Poet and translator Michael Hofmann in conversation with Michael March
05. February 2008 07:39
Michael Hofmann has brought the work of Joseph Roth to the attention of the English-language world through his outstanding, ongoing translations of the author.
Michael March: Who was Joseph Roth?
Michael Hofmann: Who was Joseph Roth? I'd say an Austrian journalist and novelist from the 192Os and 30s, who hailed from the far eastern realms of the Austro-Hungarian Empire, the 'back and beyond' of Galicia, now in Ukraine, and in the course of his life made his way west, and finally achieved the distinction of dying in Paris in 1939, just before the war. He was the premier journalist of the period, a hotel dweller, an alcoholic, a workaholic, loved women, collected knives, collected watches, lived out of suitcases and wrote thirteen novels. Dead at forty-four.

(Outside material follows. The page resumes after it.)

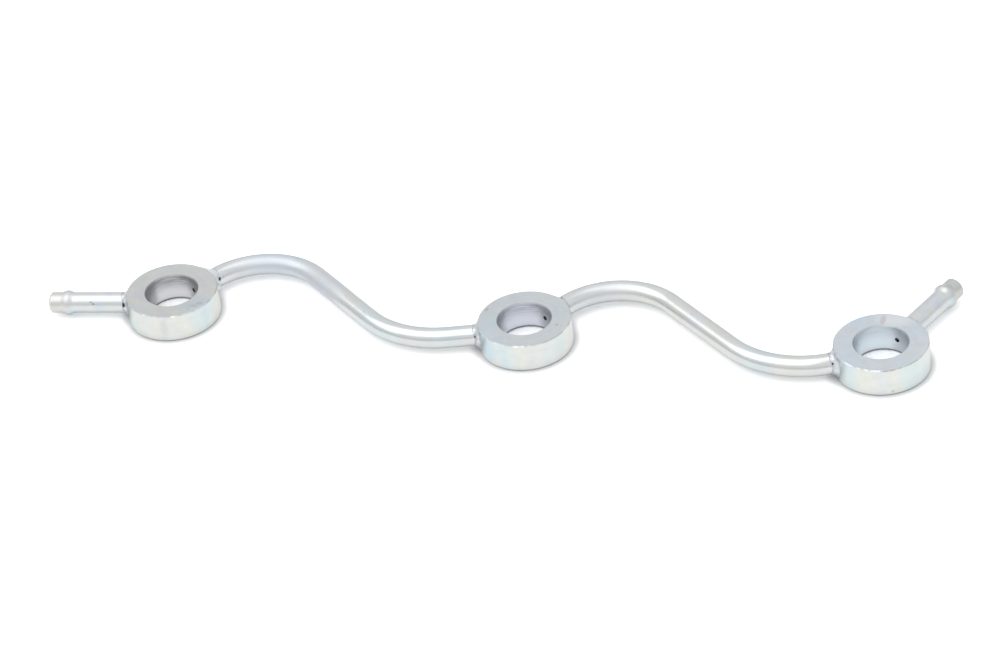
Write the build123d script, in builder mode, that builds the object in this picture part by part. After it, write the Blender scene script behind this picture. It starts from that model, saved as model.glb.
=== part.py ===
from build123d import *
from math import asin, atan2, cos, degrees, radians, sin, sqrt, tan
import os

os.makedirs("parts", exist_ok=True)

# Fuel return pipe: three banjo eyes in a row, two bent tubes that join them, and a hose
# spigot on each end eye. Sizes are in millimetres. The origin is on the middle eye's bore
# axis, half way up it. X runs along the row, Y away from the viewer, and Z along the bores.

# Eyes: the pitches are measured along X, and the end eyes are set back from the middle one
left_pitch = 87.7
right_pitch = 83.9
end_eye_setback = 1.0
eye_bore_d = 12.5
eye_wall = 4.75
eye_height = 7.0
rim_chamfer = 0.2
bore_chamfer = 0.25

# Ports, drilled through the eye wall, and the sockets that the tubes sit in
port_d = 1.2
socket_depth = 2.5
socket_clearance = 0.05

# Tube that the bent pipes and the spigots are cut from
tube_d = 5.0
tube_wall = 1.0

# Bent pipes: angles are in degrees from +X, seen from above, and the straights are measured
# from the edge of the braze
exit_bend_r = 16.8
arrival_bend_r = 22.0
exit_straight = 0.15
left_pipe_exit_angle = 57.0
left_pipe_arrival_angle = 15.1
left_pipe_arrival_straight = 6.1
right_pipe_exit_angle = 57.5
right_pipe_arrival_angle = 23.9
right_pipe_arrival_straight = 0.1

# Share of a full bend that is kept back where the eyes stand too near for both full bends
bend_margin = 0.05

# Hose spigots
left_spigot_angle = 187.0
right_spigot_angle = 66.2
spigot_length = 19.3
bead_height = 0.45
bead_length = 3.0
bead_crest_length = 0.7
bead_blend = 1.2
bead_from_end = 4.4
nose_chamfer = 0.45

# Braze round the foot of each tube
braze_leg = 1.3

bore_r = eye_bore_d / 2
eye_r = bore_r + eye_wall
tube_r = tube_d / 2
socket_floor = eye_r - socket_depth

left_centre = Vector(-left_pitch, end_eye_setback, 0)
middle_centre = Vector(0, 0, 0)
right_centre = Vector(right_pitch, end_eye_setback, 0)


def heading(angle):
    """Unit vector in the pipe's plane, at an angle from +X."""
    return Vector(cos(radians(angle)), sin(radians(angle)), 0)


def plane_facing(centre, angle):
    """Plane across a tube that leaves an eye, at the middle of the eye's bore."""
    return Plane(origin=centre, x_dir=(0, 0, 1), z_dir=heading(angle))


# Banjo eyes
def turned_eye(centre, port_angles):
    """Ring turned from bar, with one port and one socket for each tube."""
    with BuildPart() as eye:
        with BuildSketch(Plane(origin=centre).offset(-eye_height / 2)):
            Circle(eye_r)
            Circle(bore_r, mode=Mode.SUBTRACT)
        extrude(amount=eye_height)
        rims = eye.edges().filter_by(GeomType.CIRCLE).sort_by(SortBy.RADIUS)
        chamfer(rims[:2], length=bore_chamfer)
        chamfer(rims[2:], length=rim_chamfer)
        for angle in port_angles:
            across = plane_facing(centre, angle)
            with BuildSketch(across):
                Circle(port_d / 2)
            extrude(amount=eye_r, mode=Mode.SUBTRACT)
            with BuildSketch(across.offset(socket_floor)):
                Circle(tube_r + socket_clearance)
            extrude(amount=eye_r, mode=Mode.SUBTRACT)
    return eye


left_eye = turned_eye(left_centre, (left_spigot_angle, left_pipe_exit_angle))
left_eye.part.label = "left_eye"
export_step(left_eye.part, "parts/left_eye.step")

middle_eye = turned_eye(middle_centre, (180 + left_pipe_arrival_angle, right_pipe_exit_angle))
middle_eye.part.label = "middle_eye"
export_step(middle_eye.part, "parts/middle_eye.step")

right_eye = turned_eye(right_centre, (180 + right_pipe_arrival_angle, right_spigot_angle))
right_eye.part.label = "right_eye"
export_step(right_eye.part, "parts/right_eye.step")


# Bent pipes
def side(angle):
    """Unit vector a quarter turn to the left of a heading."""
    return heading(angle + 90)


def bend_share(gap, bends):
    """Share of their radii that both bends can have: 1, or less where the eyes stand too near."""
    both = exit_bend_r + arrival_bend_r
    squared = both * both - bends.dot(bends)
    half = gap.dot(bends)
    most = (half + sqrt(half * half + squared * gap.dot(gap))) / squared
    return min(1, most * (1 - bend_margin))


def bent_pipe(start, exit_angle, end, arrival_angle, arrival_straight):
    """Tube between two sockets: straight, bend, crossing run, opposite bend, straight."""
    bend_start = start + heading(exit_angle) * (eye_r + braze_leg + exit_straight)
    bend_end = end - heading(arrival_angle) * (eye_r + braze_leg + arrival_straight)
    bends = side(exit_angle) * exit_bend_r + side(arrival_angle) * arrival_bend_r
    share = bend_share(bend_end - bend_start, bends)
    exit_r = exit_bend_r * share
    arrival_r = arrival_bend_r * share

    # The crossing run is the inner tangent of the two bends' circles
    between = bend_end - bend_start + bends * share
    crossing_angle = degrees(atan2(between.Y, between.X) - asin((exit_r + arrival_r) / between.length))
    exit_corner = exit_r * tan(radians(exit_angle - crossing_angle) / 2)
    arrival_corner = arrival_r * tan(radians(arrival_angle - crossing_angle) / 2)
    with BuildPart() as pipe:
        with BuildLine() as route:
            FilletPolyline(
                start + heading(exit_angle) * socket_floor,
                bend_start + heading(exit_angle) * exit_corner,
                bend_end - heading(arrival_angle) * arrival_corner,
                end - heading(arrival_angle) * socket_floor,
                radius=[exit_r, arrival_r],
            )
        with BuildSketch(plane_facing(start, exit_angle).offset(socket_floor)):
            Circle(tube_r)
            Circle(tube_r - tube_wall, mode=Mode.SUBTRACT)
        sweep(path=route.wire())
    return pipe


left_pipe = bent_pipe(
    left_centre, left_pipe_exit_angle, middle_centre, left_pipe_arrival_angle, left_pipe_arrival_straight
)
left_pipe.part.label = "left_pipe"
export_step(left_pipe.part, "parts/left_pipe.step")

right_pipe = bent_pipe(
    middle_centre, right_pipe_exit_angle, right_centre, right_pipe_arrival_angle, right_pipe_arrival_straight
)
right_pipe.part.label = "right_pipe"
export_step(right_pipe.part, "parts/right_pipe.step")


# Hose spigots
def hose_spigot(centre, angle):
    """Straight tube with a rolled bead near its open end, turned about its own axis."""
    end = eye_r + spigot_length
    crest = end - bead_from_end
    along = Plane(origin=centre, x_dir=heading(angle), z_dir=(0, 0, 1))
    with BuildPart() as spigot:
        with BuildSketch(along):
            with BuildLine():
                outside = FilletPolyline(
                    (socket_floor, tube_r),
                    (crest - bead_length / 2, tube_r),
                    (crest - bead_crest_length / 2, tube_r + bead_height),
                    (crest + bead_crest_length / 2, tube_r + bead_height),
                    (crest + bead_length / 2, tube_r),
                    (end - nose_chamfer, tube_r),
                    radius=bead_blend,
                )
                Polyline(
                    outside @ 1,
                    (end, tube_r - nose_chamfer),
                    (end, tube_r - tube_wall),
                    (socket_floor, tube_r - tube_wall),
                    outside @ 0,
                )
            make_face()
        revolve(axis=Axis(centre, heading(angle)))
    return spigot


left_spigot = hose_spigot(left_centre, left_spigot_angle)
left_spigot.part.label = "left_spigot"
export_step(left_spigot.part, "parts/left_spigot.step")

right_spigot = hose_spigot(right_centre, right_spigot_angle)
right_spigot.part.label = "right_spigot"
export_step(right_spigot.part, "parts/right_spigot.step")


# Brazed joints
def braze_ring(centre, angle):
    """Concave fillet of braze between the eye's wall and one tube, flush below the eye's rims."""
    across = plane_facing(centre, angle)
    with BuildPart() as ring:
        with BuildSketch(Plane(origin=centre).offset(-2 * eye_r)):
            Circle(eye_r)
        extrude(amount=4 * eye_r)
        with BuildSketch(across):
            Circle(tube_r)
        extrude(amount=2 * eye_r)
        foot = ring.edges().filter_by(lambda edge: edge.geom_type == GeomType.BSPLINE)
        fillet(foot, radius=braze_leg)
        with BuildSketch(Plane(origin=centre).offset(-2 * eye_r)):
            Circle(eye_r)
        extrude(amount=4 * eye_r, mode=Mode.SUBTRACT)
        with BuildSketch(across):
            Circle(tube_r)
        extrude(amount=2 * eye_r, mode=Mode.SUBTRACT)
        with BuildSketch(Plane(origin=centre).offset(rim_chamfer - eye_height / 2)):
            Circle(2 * eye_r)
        extrude(amount=eye_height - 2 * rim_chamfer, mode=Mode.INTERSECT)
    return ring


tube_feet = {
    "left_spigot_braze": (left_centre, left_spigot_angle),
    "left_pipe_exit_braze": (left_centre, left_pipe_exit_angle),
    "left_pipe_arrival_braze": (middle_centre, 180 + left_pipe_arrival_angle),
    "right_pipe_exit_braze": (middle_centre, right_pipe_exit_angle),
    "right_pipe_arrival_braze": (right_centre, 180 + right_pipe_arrival_angle),
    "right_spigot_braze": (right_centre, right_spigot_angle),
}
for name, (centre, angle) in tube_feet.items():
    ring = braze_ring(centre, angle)
    ring.part.label = name
    export_step(ring.part, f"parts/{name}.step")
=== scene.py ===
from math import cos, degrees, pi, radians, sin, sqrt

import bmesh
import bpy
from mathutils import Matrix, Vector, noise


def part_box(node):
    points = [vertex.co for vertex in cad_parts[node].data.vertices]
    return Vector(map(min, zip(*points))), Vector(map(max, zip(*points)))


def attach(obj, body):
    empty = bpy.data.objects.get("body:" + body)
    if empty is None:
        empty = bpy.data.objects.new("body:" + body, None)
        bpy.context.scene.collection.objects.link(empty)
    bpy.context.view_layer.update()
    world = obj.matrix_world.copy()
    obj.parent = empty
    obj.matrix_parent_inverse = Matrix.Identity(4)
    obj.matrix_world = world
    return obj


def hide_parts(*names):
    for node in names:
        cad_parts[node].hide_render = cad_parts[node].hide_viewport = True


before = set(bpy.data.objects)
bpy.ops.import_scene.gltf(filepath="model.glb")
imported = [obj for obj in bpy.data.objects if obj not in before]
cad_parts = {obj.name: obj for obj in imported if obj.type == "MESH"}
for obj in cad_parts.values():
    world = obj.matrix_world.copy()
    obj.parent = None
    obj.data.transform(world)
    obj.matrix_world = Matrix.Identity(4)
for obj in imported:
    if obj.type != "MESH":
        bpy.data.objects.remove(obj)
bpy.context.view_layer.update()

bpy.context.scene.view_settings.view_transform = "Standard"

# The studio table: a seamless sheet of matt white paper that the pipe lies on. A share of its white
# in the metal's gloss is its own light, and to the camera it is whiter still, since the photograph
# shows it pure white. Near the things that touch it lies a thin shadow.
table_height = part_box("middle_eye")[0].z
table_reach = 3.0
table_white = 0.97
table_gloss_white = 0.60
table_seen_gain = 0.62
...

MM: A writer who assumed many disguises in order to re-route his life, having been born, for starters, in the outreaches of Brody.
MH: His biographer says he circulated a dozen different versions of his paternity. The fact is that Roth never saw his father, who was a commercial traveller, who was away on the road when he was born, lost his mind, and never came home. Roth dreamed about him and invented versions of his own identity in order to cover that space in his life. A space resembling a garden that you may wander in and out of. It's not that he's a liar or evasive, but he just sees more possibilities.

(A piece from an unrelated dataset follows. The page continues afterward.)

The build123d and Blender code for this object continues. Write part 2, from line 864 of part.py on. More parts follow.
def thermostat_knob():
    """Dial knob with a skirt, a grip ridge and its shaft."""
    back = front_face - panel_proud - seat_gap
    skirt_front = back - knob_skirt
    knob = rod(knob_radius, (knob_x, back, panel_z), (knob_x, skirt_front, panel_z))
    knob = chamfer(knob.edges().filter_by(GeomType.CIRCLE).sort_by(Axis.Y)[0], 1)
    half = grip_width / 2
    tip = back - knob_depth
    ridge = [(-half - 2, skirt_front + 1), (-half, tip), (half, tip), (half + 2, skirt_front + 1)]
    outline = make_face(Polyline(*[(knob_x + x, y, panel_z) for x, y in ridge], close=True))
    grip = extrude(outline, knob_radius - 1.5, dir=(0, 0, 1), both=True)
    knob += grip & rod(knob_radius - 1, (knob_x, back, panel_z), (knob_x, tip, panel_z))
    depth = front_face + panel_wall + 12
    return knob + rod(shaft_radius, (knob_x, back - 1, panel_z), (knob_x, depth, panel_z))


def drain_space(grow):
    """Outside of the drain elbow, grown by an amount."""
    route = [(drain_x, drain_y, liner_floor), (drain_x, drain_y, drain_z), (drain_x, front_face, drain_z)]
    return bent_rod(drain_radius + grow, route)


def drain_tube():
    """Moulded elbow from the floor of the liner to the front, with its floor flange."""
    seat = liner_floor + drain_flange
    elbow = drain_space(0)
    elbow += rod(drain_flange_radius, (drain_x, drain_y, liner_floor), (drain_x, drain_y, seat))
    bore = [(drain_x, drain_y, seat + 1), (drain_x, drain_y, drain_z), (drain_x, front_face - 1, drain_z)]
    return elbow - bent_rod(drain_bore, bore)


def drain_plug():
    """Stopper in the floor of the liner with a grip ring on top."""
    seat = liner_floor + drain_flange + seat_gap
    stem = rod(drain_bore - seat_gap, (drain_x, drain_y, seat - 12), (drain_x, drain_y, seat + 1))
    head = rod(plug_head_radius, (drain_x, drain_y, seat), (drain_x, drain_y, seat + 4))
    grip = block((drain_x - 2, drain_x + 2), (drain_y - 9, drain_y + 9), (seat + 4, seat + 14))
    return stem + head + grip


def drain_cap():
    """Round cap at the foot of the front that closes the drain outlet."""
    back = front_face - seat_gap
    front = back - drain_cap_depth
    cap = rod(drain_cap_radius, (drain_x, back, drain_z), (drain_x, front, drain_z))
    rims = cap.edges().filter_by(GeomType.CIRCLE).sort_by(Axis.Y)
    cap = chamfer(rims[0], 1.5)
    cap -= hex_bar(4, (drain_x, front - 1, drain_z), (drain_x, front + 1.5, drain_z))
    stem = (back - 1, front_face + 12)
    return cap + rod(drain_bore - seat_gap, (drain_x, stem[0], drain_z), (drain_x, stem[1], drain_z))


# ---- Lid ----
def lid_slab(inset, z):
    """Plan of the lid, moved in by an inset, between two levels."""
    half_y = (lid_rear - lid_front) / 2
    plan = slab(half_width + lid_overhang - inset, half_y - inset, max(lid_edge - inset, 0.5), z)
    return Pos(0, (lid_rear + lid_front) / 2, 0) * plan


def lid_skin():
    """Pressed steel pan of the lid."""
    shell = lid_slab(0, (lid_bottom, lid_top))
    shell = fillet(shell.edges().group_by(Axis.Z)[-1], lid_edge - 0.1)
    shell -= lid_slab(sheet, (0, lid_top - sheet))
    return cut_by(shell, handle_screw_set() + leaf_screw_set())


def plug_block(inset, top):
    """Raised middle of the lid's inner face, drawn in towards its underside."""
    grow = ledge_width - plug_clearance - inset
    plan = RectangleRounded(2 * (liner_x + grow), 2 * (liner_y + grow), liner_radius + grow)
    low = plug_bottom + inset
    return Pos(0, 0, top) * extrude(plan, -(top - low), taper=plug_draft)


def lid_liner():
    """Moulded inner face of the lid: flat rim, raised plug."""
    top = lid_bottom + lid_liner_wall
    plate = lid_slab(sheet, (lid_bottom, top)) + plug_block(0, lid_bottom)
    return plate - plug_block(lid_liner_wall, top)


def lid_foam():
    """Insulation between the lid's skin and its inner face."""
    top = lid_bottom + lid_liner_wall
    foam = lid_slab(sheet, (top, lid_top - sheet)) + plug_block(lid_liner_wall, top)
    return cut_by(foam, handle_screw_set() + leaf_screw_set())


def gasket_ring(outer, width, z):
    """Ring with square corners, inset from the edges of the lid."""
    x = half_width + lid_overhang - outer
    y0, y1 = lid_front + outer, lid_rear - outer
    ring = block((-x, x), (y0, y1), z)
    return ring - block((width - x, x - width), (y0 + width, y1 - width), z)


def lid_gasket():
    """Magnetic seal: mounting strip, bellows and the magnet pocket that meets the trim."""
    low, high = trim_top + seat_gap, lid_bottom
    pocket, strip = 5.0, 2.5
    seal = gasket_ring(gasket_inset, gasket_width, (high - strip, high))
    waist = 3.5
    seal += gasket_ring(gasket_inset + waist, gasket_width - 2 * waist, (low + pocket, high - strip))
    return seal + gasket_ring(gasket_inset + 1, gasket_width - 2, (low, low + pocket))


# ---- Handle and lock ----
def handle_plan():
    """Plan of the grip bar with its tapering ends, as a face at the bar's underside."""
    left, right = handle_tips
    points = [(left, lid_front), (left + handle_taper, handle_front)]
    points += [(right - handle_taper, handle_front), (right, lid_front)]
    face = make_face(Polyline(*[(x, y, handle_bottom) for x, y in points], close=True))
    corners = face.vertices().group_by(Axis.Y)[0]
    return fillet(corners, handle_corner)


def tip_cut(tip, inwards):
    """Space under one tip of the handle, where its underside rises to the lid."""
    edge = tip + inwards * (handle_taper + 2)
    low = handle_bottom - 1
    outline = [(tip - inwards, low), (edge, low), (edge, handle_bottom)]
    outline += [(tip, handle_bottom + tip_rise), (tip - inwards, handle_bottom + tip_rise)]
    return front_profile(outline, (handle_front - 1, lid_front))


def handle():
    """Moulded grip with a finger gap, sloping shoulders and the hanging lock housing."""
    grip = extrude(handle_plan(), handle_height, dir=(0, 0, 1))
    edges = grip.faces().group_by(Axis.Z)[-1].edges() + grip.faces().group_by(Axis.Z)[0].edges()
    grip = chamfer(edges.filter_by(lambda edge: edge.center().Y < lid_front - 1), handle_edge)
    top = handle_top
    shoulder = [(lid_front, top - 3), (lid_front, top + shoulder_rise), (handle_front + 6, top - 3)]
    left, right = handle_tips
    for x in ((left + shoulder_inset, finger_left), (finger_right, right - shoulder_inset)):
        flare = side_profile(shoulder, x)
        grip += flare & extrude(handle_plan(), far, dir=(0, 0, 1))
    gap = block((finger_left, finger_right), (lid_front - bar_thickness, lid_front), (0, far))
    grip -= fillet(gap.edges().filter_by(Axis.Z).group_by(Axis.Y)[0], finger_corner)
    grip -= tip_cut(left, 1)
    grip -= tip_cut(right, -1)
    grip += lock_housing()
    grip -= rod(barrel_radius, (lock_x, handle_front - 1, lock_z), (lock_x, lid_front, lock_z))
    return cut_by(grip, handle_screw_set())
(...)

MM: So the garden's organic?
MH: Sure it is.
MM: To disguise the unhealthy fact that he was a Jew from a poor family.
MH: It's possible. He doesn't declare himself as a Jew anywhere in his writing. I don't know whether it's because he thought it didn't need saying, or it was something he wanted to keep quiet. I don't know.
MM: He served in the Austrian army during the First World War and then he came to Vienna. What were the special effects?
MH: Whether to Vienna or Berlin, Roth was drawn westwards, along with countless others. These places ran on immigrant labour and energy. That was where their creativity came from.
MM: He stayed in Vienna, then he moved on rather impatiently to Berlin.
MH: There is this lack of fixity in Roth. In Vienna, he established himself professionally as a journalist. In Berlin, he measured himself against the German language at the heart of the German-language world. He was a transient.
MM: What were Roth's politics? He was known as "Red" Roth.
MH: Contradictory. He started off as a pacifist and a man of the left. Then he joined the army. In later life, he liked to be taken for an ex-officer. He always sympathised with poor people, with common people.
MM: Being poor and common himself.
MH: Yes, absolutely, being from a pretty obscure background. After a while, he decided that he didn't really like the West - he became nostalgic and wanted to return to the non-material values that he associated with the East. And that made him an apologist for all sorts of impalpable, sheltering things like Judaism and Catholicism, aristocracy, the officer caste - pretty much the opposite of the young firebrand of the early twenties. Very contradictory politics.
MM: Over time Roth became very fond of the Emperor and his habits. His novels reanimate a lost world, a world of vanished forms, visceral securities.
MH: It was his experience after the First World War. He disliked patriotism and nationalism. The things he preferred, the organisations he preferred, transcended nationhood: Judaism, Catholicism, the Holy Roman Empire - all the enemies of a narrow, ethnic nationalism. And there is something very decent and infectious about his belief in these ideals. The priest and the Jewish innkeeper; the Emperor and violin prodigy.
MM: What was his life like in Paris?
MH: Paris was his great hope and his huge disappointment. He went there first in 1925, hoping to become foreign correspondent for the Frankfurter Zeitung, but they gave the job to someone else, a German Nationalist, and that was his big disappointment, though Roth more or less stayed living in Paris. After 1933, he never returned to Germany. He thought Paris was going to be heaven, and it ended up as his place of exile, the place where he was marginalised and ignored.
MM: A wandering Jew.
MH: A wandering Jew, bound up with France and drawn to Catholicism as an outsider. At the beginning, he had such a strong sense of belonging, being somewhere like Marseilles in 1925, seeing people wash up from all over the world.
MM: The Promised Land?
MH: Yes, absolutely.
MM: So what draws us to Roth?
MH: His elegant, reflective, economy of style. He writes novels, invents novels that incorporate the life of his times, peopled by characters who are unaware of themselves in what seems a quite modern way. He has a profound, structural understanding of modern life. I hope that's why we read his books.
MM: Having lived through the disintegration of old Europe and the rise of fascism, what would Roth feel today?
MH: Probably more irony than similarity.